**TASK TO CARRY OUT**
Copy the data word for word, keeping every line.

**RAW DATA**
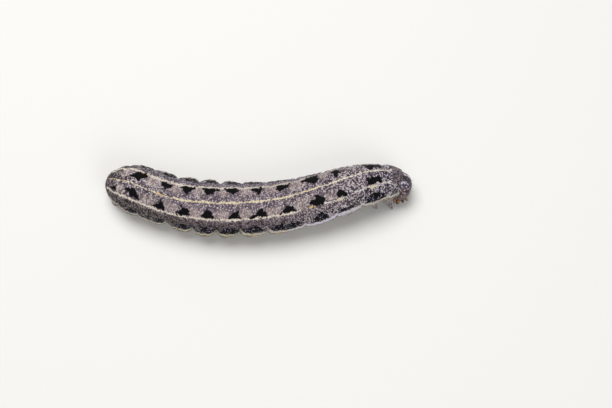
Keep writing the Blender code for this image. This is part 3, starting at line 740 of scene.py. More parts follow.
def leg_lines():
    lines = {}
    for number, (share, spread, forward) in enumerate(LEG_STANCES, 1):
        place = place_in(f"thorax_{number}", share)
        lines |= limb_pair(f"leg_{number}", place, spread, forward, LEG_ROOT_ANGLE)
    return lines


PROLEGS, LEGS = proleg_lines(), leg_lines()
# How far from a limb's line the skin is drawn out with it in full, and at all, and how far down the line
PROLEG_TOP, PROLEG_SKIRT, FOOT_HEIGHT = 0.50, 1.25, 0.34
COXA_TOP, COXA_SKIRT, COXA_SHARE = 0.30, 0.85, 0.20
DRAW_REACH = 1.3


def draw_out_limbs(points):
    """Draws the skin out into the fleshy base of every proleg and leg."""
    drawn = points.copy()
    for lines, top, skirt in ((PROLEGS, PROLEG_TOP, PROLEG_SKIRT), (LEGS, COXA_TOP, COXA_SKIRT)):
        for root, foot, _ in lines.values():
            line = foot - root
            length = np.linalg.norm(line)
            line /= length
            height = length - FOOT_HEIGHT if lines is PROLEGS else length * COXA_SHARE
            away = points - root
            along = away @ line
            apart = np.linalg.norm(away - along[:, None] * line, axis=1)
            pull = fall(top, skirt, apart) * (np.abs(along) < DRAW_REACH)
            drawn += (np.maximum(height - np.maximum(along, 0.0) * 0.5, 0.0) * pull)[:, None] * line
    return drawn


def make_skin(material):
    girths = np.arange(SKIN_COLUMNS) * 360.0 / SKIN_COLUMNS - 180.0
    place, girth = np.meshgrid(place_rows(), girths, indexing="ij")
    rows = body_point(place, girth) + OFFSET
    flat = rows.reshape(-1, 3)
    _, back, right = body_frame(place)
    angle = np.radians(girth)[..., None]
    outward = (np.sin(angle) * right + np.cos(angle) * back).reshape(-1, 3)
    unrolled = (place.ravel() / WRINKLE_LENGTH, girth.ravel() / WRINKLE_ANGLE, np.zeros(place.size))
    wrinkle = smooth_noise(np.stack(unrolled, -1), 1.0, 3) * smooth_step(0.5, 2.5, place.ravel())
    lift = WRINKLE_HEIGHT * wrinkle + GRAIN_HEIGHT * smooth_noise(flat, GRAIN_SIZE, 5)
    rings = draw_out_limbs(flat + lift[:, None] * outward).reshape(rows.shape)
    middle, forward = rings[-1].mean(axis=0), body_frame(np.array(BODY_LENGTH))[0]
    collar = [middle + (rings[-1] - middle) * size + forward * ahead for ahead, size in COLLAR]
    points, faces = lofted([*rings, *collar])
    points[-2] = axis_point(0.0) + OFFSET
    thing = mesh_piece("body_skin_piece", points, faces, material)
    for name, values in skin_pattern(place, girth).items():
        front = np.tile(values[-1], len(COLLAR))
        add_attribute(thing, name, [*values.ravel(), *front, values[0].mean(), values[-1, 0]])
    return kept(thing, "body_skin", *NAMES)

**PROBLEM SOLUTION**
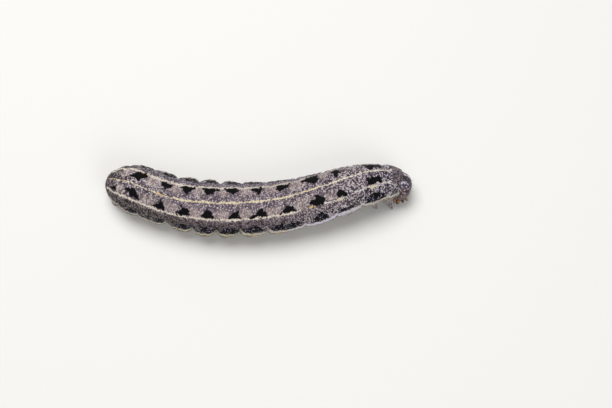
Keep writing the Blender code for this image. This is part 3, starting at line 740 of scene.py. More parts follow.
def leg_lines():
    lines = {}
    for number, (share, spread, forward) in enumerate(LEG_STANCES, 1):
        place = place_in(f"thorax_{number}", share)
        lines |= limb_pair(f"leg_{number}", place, spread, forward, LEG_ROOT_ANGLE)
    return lines


PROLEGS, LEGS = proleg_lines(), leg_lines()
# How far from a limb's line the skin is drawn out with it in full, and at all, and how far down the line
PROLEG_TOP, PROLEG_SKIRT, FOOT_HEIGHT = 0.50, 1.25, 0.34
COXA_TOP, COXA_SKIRT, COXA_SHARE = 0.30, 0.85, 0.20
DRAW_REACH = 1.3


def draw_out_limbs(points):
    """Draws the skin out into the fleshy base of every proleg and leg."""
    drawn = points.copy()
    for lines, top, skirt in ((PROLEGS, PROLEG_TOP, PROLEG_SKIRT), (LEGS, COXA_TOP, COXA_SKIRT)):
        for root, foot, _ in lines.values():
            line = foot - root
            length = np.linalg.norm(line)
            line /= length
            height = length - FOOT_HEIGHT if lines is PROLEGS else length * COXA_SHARE
            away = points - root
            along = away @ line
            apart = np.linalg.norm(away - along[:, None] * line, axis=1)
            pull = fall(top, skirt, apart) * (np.abs(along) < DRAW_REACH)
            drawn += (np.maximum(height - np.maximum(along, 0.0) * 0.5, 0.0) * pull)[:, None] * line
    return drawn


def make_skin(material):
    girths = np.arange(SKIN_COLUMNS) * 360.0 / SKIN_COLUMNS - 180.0
    place, girth = np.meshgrid(place_rows(), girths, indexing="ij")
    rows = body_point(place, girth) + OFFSET
    flat = rows.reshape(-1, 3)
    _, back, right = body_frame(place)
    angle = np.radians(girth)[..., None]
    outward = (np.sin(angle) * right + np.cos(angle) * back).reshape(-1, 3)
    unrolled = (place.ravel() / WRINKLE_LENGTH, girth.ravel() / WRINKLE_ANGLE, np.zeros(place.size))
    wrinkle = smooth_noise(np.stack(unrolled, -1), 1.0, 3) * smooth_step(0.5, 2.5, place.ravel())
    lift = WRINKLE_HEIGHT * wrinkle + GRAIN_HEIGHT * smooth_noise(flat, GRAIN_SIZE, 5)
    rings = draw_out_limbs(flat + lift[:, None] * outward).reshape(rows.shape)
    middle, forward = rings[-1].mean(axis=0), body_frame(np.array(BODY_LENGTH))[0]
    collar = [middle + (rings[-1] - middle) * size + forward * ahead for ahead, size in COLLAR]
    points, faces = lofted([*rings, *collar])
    points[-2] = axis_point(0.0) + OFFSET
    thing = mesh_piece("body_skin_piece", points, faces, material)
    for name, values in skin_pattern(place, girth).items():
        front = np.tile(values[-1], len(COLLAR))
        add_attribute(thing, name, [*values.ravel(), *front, values[0].mean(), values[-1, 0]])
    return kept(thing, "body_skin", *NAMES)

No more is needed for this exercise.